Archie Bunker: What’s wrong with revenge? That’s the perfect way to get even.
        – Norman Lear

Emotional Intelligence and Anger.

The real test of our ability to understand, respond to, and manage our emotions is the way we handle anger.

1.  Do we use it in productive or counter-productive ways?

2.  Does our anger lengthen or shorten our lives?

There are several important things to remember when speaking of anger.

Anger is:

•  A powerful survival tool.
•  A source of energy.
•  A secondary emotion.
•  When angry, our brain “downshifts” to the primitive and instinctual level preparing for “fight, flight or freeze” response and higher level thinking momentarily ceases.
•  Anger that lasts for a long time is harmful.
•  Anger held-in is also very unhealthy.
•  Anger is a universal emotion everyone shares.

Anger is an Energizer. Anger is a natural emotional state and is designed to help us stay alive. Anger sends signals to all parts of our body to help us fight. It energizes us and prepares us for action. Often, the perceived need to protect ourselves comes from what amounts to psychological attacks from others.

Use Anger Wisely. When we feel energized by anger, it is smart to ask ourselves how we put this energy to its most productive use. How we wish to channel this energy. As with the use of other forms of energy, we want to use anger effectively and efficiently, not wastefully.

Anger is a Secondary Emotion. Beneath anger is always a primary emotion, such as fear, frustration, or sadness. The primary emotion comes from an unmet need. Our anger can become a signal to look for our unmet needs and care for them.

Anger – Its Role.

Anger, as a secondary emotion, rises out of some primary emotion, such as fear or loneliness, that signals an unmet human need, such as the need for connection.

Anger – The Visible Emotion.

Anger tends to feel powerful at the time.

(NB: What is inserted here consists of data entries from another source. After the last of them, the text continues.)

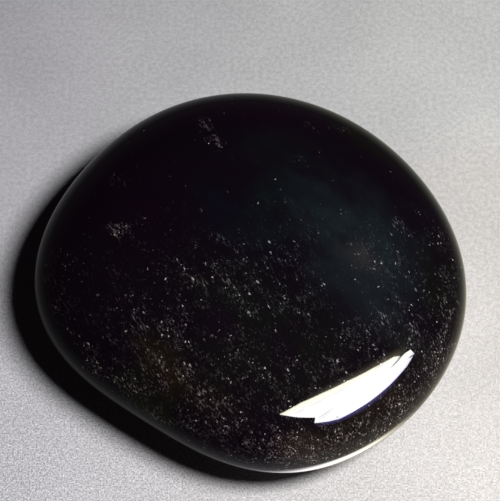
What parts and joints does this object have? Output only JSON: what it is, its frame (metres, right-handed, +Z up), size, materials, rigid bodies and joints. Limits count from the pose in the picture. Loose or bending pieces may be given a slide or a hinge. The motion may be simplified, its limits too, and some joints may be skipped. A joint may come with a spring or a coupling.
{
  "type": "polished obsidian slab",
  "caption": "Palm-sized slab of black obsidian: a rounded, slightly five-sided pebble with a low polished dome and a small flat underneath to lie on.",
  "frame": {"origin": "under the middle of the stone, on the flat that it lies on", "axes": "+Z up through the thickness; +X and +Y along the flat, with the stone's blunt point towards -Y"},
  "size_m": [0.0578, 0.057, 0.0173],
  "materials": {
    "polished_obsidian": "mirror-polished black volcanic glass with fine pale specks"
  },
  "bodies": {
    "root": {"obsidian_slab": "polished_obsidian"}
  },
  "joints": []
}
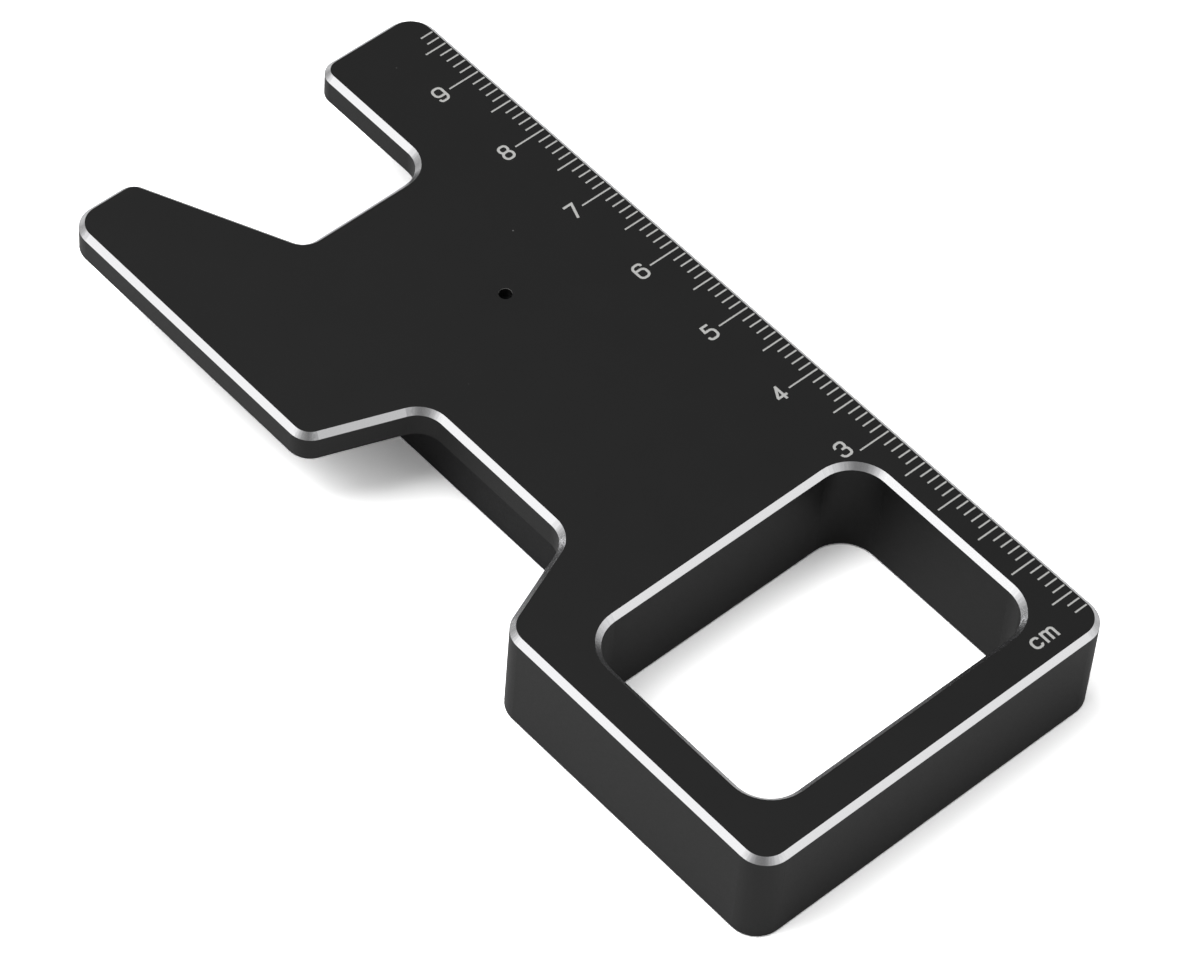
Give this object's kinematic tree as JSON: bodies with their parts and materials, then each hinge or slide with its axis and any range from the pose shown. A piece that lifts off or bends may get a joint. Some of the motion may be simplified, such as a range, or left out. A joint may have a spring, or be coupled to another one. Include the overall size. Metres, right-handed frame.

It gives us an illusory sense of control. It blinds us to our primary emotions, since they tend to feel weak and uncomfortable. We rarely notice what lies
beneath our anger.

Primary Emotions Are Signals.

We rarely notice our primary emotions. We quickly move through them and into anger. Becoming aware of our primary emotions gives us the choice of proceeding to anger or examining our needs.

“Negative” Primary Emotions.

When we feel angry, our primary emotions are “negative” emotions. “Negative” means that they come from unmet needs: An unmet need for connection to other people may give rise to loneliness, a negative emotion.

“Positive” emotions come from fulfilled needs: When our need for connection is fulfilled, we may experience happiness or love, both positive emotions.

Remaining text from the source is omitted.